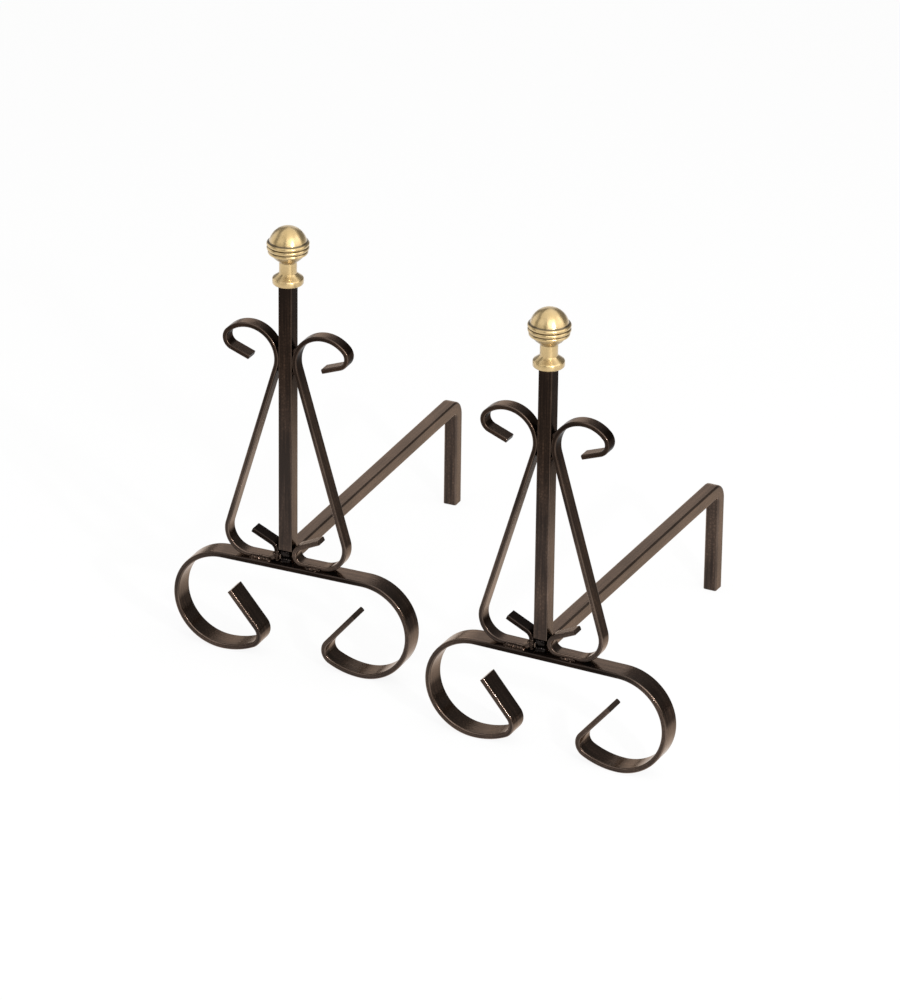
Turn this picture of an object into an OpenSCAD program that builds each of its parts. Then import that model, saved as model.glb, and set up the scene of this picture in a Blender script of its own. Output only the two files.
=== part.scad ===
// A pair of andirons (fire dogs): flat-bar scrolls, square bar and turned brass ball finials.
// Millimetres. X runs along the hearth, Y from the front into the fire, Z up from the hearth.
// The origin lies on the hearth, at the middle of the room that the pair takes up.
// Each andiron is drawn round its own post and then stood at its place on the hearth.

/* [Pair on the hearth] */
// Post of the right andiron, along the hearth
right_x = 121.1; // [112:0.1:240]
// Post of the right andiron, into the fire
right_y = -183.1; // [-240:0.1:-150]
// Post of the left andiron, along the hearth
left_x = -134.8; // [-240:0.1:-126]
// Post of the left andiron, into the fire
left_y = -136.5; // [-240:0.1:-120]
// Turn of the left andiron about its own post
left_turn = 2.6; // [-4:0.1:4]

/* [Base scroll] */
// Width of the base's flat bar, front to back
base_w = 20; // [17:0.5:30]
// Thickness of the base's flat bar
base_t = 4.5; // [3.5:0.1:6]
// Height of the base, which is also the height of its loops
base_h = 88; // [80:1:100]
// Straight top of the base between the two loops
base_straight = 127; // [120:1:150]
// How far the base's middle lies to the right of the post
base_offset = 7; // [0:0.5:9]
// Half turn of each loop's large curve
loop_turn = 180; // [180:1:184]
// Radius of the flatter stretch that a loop stands on, to the bar's middle
heel_r = 62; // [50:1:66]
// Turn of that flatter stretch
heel_turn = 27; // [24:0.5:31]
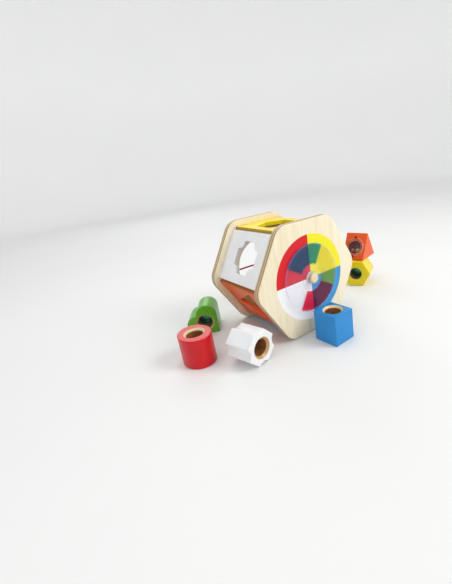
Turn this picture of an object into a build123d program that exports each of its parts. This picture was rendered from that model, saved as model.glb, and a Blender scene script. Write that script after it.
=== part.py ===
from build123d import *
import os
from math import sqrt, sin, cos, radians

os.makedirs("parts", exist_ok=True)

# ---- driving dimensions, mm --------------------------------------------------------------------
# The drum lies along Y and rests on a flat side at z = 0. Its wheel end faces -Y, and the origin is
# in the middle of the front plate's bottom edge. Depths are counted from the front plate's outer face.
flats = 160.0            # end plates, across flats
plate_t = 10.0
plate_corner_r = 24.0
plate_soft = 1.6         # softened plate edges
depth = 124.0            # over both plates
panel_apothem = 71.0     # centre to the outer face of a panel
panel_t = 5.5
panel_w = 75.4
panel_soft = 0.4         # broken outer edges
groove = 2.5             # how far a panel end sits in its plate
groove_gap = 0.15
centre_z = flats / 2
panel_len = depth - 2 * plate_t + 2 * groove
mid_depth = depth / 2
front_y = -plate_t / 2

# fits
play = 0.1               # pieces that move on each other
fit = 0.05               # pieces that are set into each other
on_face = 0.01           # an edge this close to a plane lies on it

# back opening and its elastic cord
opening_r = 44.5
cord_r = 1.25
cord_socket = 7.0
cord_rise = 2.8          # above the drum axis

# spinner at the wheel end
disc_r = 48.0
disc_t = 3.0
disc_gap = 1.5           # disc back to plate
washer_t = 1.45
washer_r = 9.0
film_t = 0.3
film_edge = 0.8          # film stops short of the rim and of the ring
film_gap = 0.1           # degrees left clear at each side of a film
hub_r = 4.5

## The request
Copy each record from above without leaving any out.

## Answer below
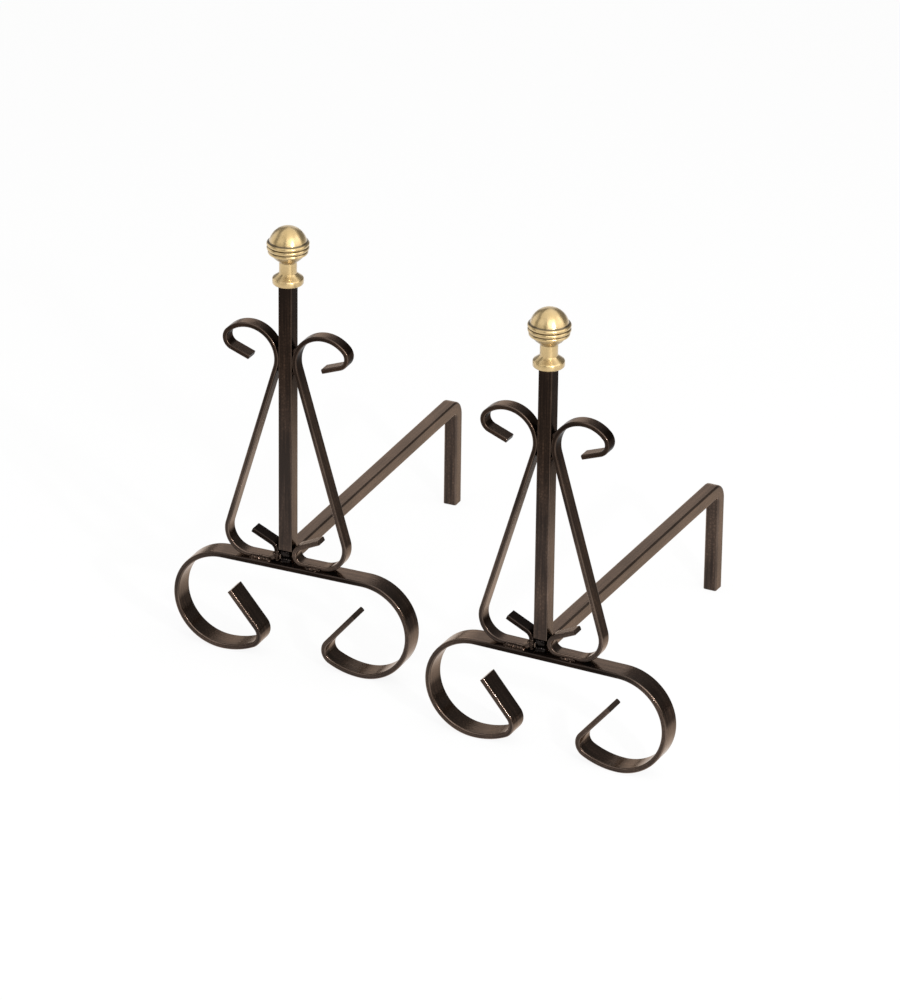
Turn this picture of an object into an OpenSCAD program that builds each of its parts. Then import that model, saved as model.glb, and set up the scene of this picture in a Blender script of its own. Output only the two files.
=== part.scad ===
// A pair of andirons (fire dogs): flat-bar scrolls, square bar and turned brass ball finials.
// Millimetres. X runs along the hearth, Y from the front into the fire, Z up from the hearth.
// The origin lies on the hearth, at the middle of the room that the pair takes up.
// Each andiron is drawn round its own post and then stood at its place on the hearth.

/* [Pair on the hearth] */
// Post of the right andiron, along the hearth
right_x = 121.1; // [112:0.1:240]
// Post of the right andiron, into the fire
right_y = -183.1; // [-240:0.1:-150]
// Post of the left andiron, along the hearth
left_x = -134.8; // [-240:0.1:-126]
// Post of the left andiron, into the fire
left_y = -136.5; // [-240:0.1:-120]
// Turn of the left andiron about its own post
left_turn = 2.6; // [-4:0.1:4]

/* [Base scroll] */
// Width of the base's flat bar, front to back
base_w = 20; // [17:0.5:30]
// Thickness of the base's flat bar
base_t = 4.5; // [3.5:0.1:6]
// Height of the base, which is also the height of its loops
base_h = 88; // [80:1:100]
// Straight top of the base between the two loops
base_straight = 127; // [120:1:150]
// How far the base's middle lies to the right of the post
base_offset = 7; // [0:0.5:9]
// Half turn of each loop's large curve
loop_turn = 180; // [180:1:184]
// Radius of the flatter stretch that a loop stands on, to the bar's middle
heel_r = 62; // [50:1:66]
// Turn of that flatter stretch
heel_turn = 27; // [24:0.5:31]
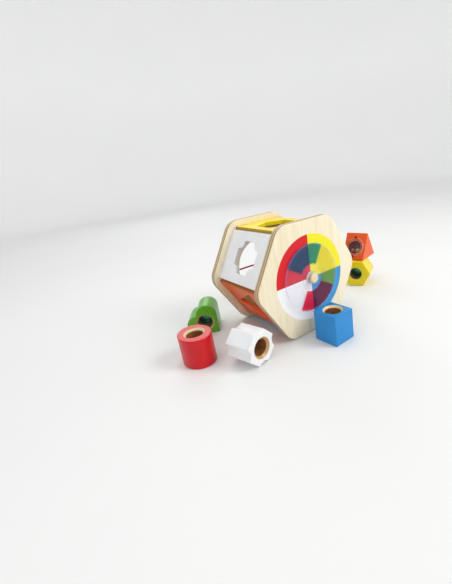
Turn this picture of an object into a build123d program that exports each of its parts. This picture was rendered from that model, saved as model.glb, and a Blender scene script. Write that script after it.
=== part.py ===
from build123d import *
import os
from math import sqrt, sin, cos, radians

os.makedirs("parts", exist_ok=True)

# ---- driving dimensions, mm --------------------------------------------------------------------
# The drum lies along Y and rests on a flat side at z = 0. Its wheel end faces -Y, and the origin is
# in the middle of the front plate's bottom edge. Depths are counted from the front plate's outer face.
flats = 160.0            # end plates, across flats
plate_t = 10.0
plate_corner_r = 24.0
plate_soft = 1.6         # softened plate edges
depth = 124.0            # over both plates
panel_apothem = 71.0     # centre to the outer face of a panel
panel_t = 5.5
panel_w = 75.4
panel_soft = 0.4         # broken outer edges
groove = 2.5             # how far a panel end sits in its plate
groove_gap = 0.15
centre_z = flats / 2
panel_len = depth - 2 * plate_t + 2 * groove
mid_depth = depth / 2
front_y = -plate_t / 2

# fits
play = 0.1               # pieces that move on each other
fit = 0.05               # pieces that are set into each other
on_face = 0.01           # an edge this close to a plane lies on it

# back opening and its elastic cord
opening_r = 44.5
cord_r = 1.25
cord_socket = 7.0
cord_rise = 2.8          # above the drum axis

# spinner at the wheel end
disc_r = 48.0
disc_t = 3.0
disc_gap = 1.5           # disc back to plate
washer_t = 1.45
washer_r = 9.0
film_t = 0.3
film_edge = 0.8          # film stops short of the rim and of the ring
film_gap = 0.1           # degrees left clear at each side of a film
hub_r = 4.5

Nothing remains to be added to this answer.